This raised the question, What keeps it from doing so while the person is alive? Hunter’s explanation—and the source of the Christiananswers.net piffle—was that living tissue exudes some sort of vital force field that protects it. “Animals . . . possessed of the living principle, when taken into the stomach, are not the least affected by the powers of that viscus . . . ,” stated Hunter in a 1772 text. Ditto humans taken in: “If one conceive a man to put his hand into the stomach of a lion, and hold it there,” wrote Hunter in a separate text, “. . . the hand would not in the least be digested.” A small and temporary consolation, it must be said.
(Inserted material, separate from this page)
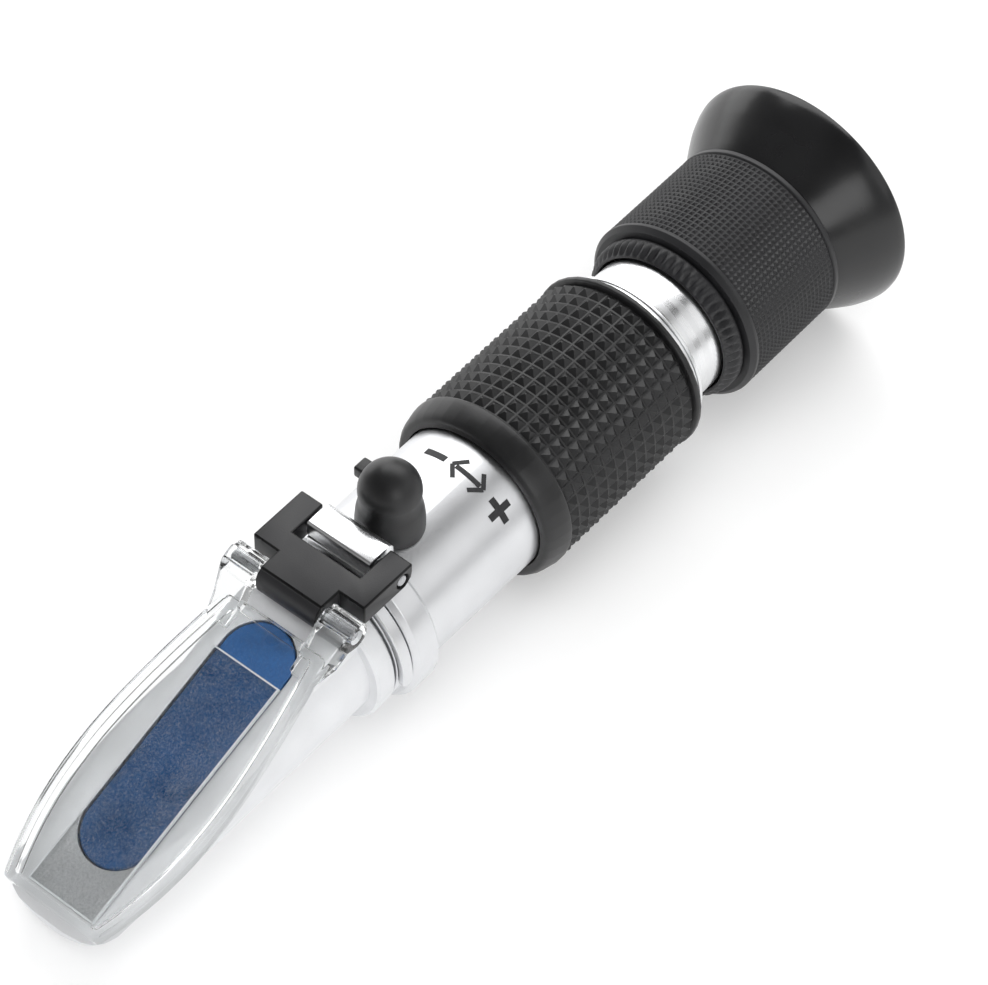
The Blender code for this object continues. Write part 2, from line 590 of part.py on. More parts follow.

  French physiologist Claude Bernard didn’t buy it. Bernard took some animals into the stomach. The year was 1855. The stomach belonged to a live dog and had been given a fistulous opening similar to the one that had enabled William Beaumont to spy on the digestive activities of Alexis St. Martin a few decades (and chapters) earlier. Bernard restrained the dog and then “introduced,” through the fistula, the hindquarters of a frog. After forty-five minutes, the frog’s legs were “largely digested”—nothing new to a Frenchman, except that here the frog was still alive. The experiment, concluded Bernard, “shows that life is not an obstacle to the actions of gastric juices.” And that cruelty was not an obstacle to the actions of Claude Bernard.*

  In 1863, English physiologist Frederick W. Pavy extended Bernard’s findings to mammals. In keeping with the French market-day theme, Pavy selected a rabbit. He inserted one of its ears into the stomach of yet another fistulated dog while it was digesting a meal. Four hours later, a half inch of the tip was “almost completely removed, the small fragment only being left attached by a narrow shred to the remainder of the ear.” Again, digestion had proceeded unthwarted by the “living principle” or any sense of decency.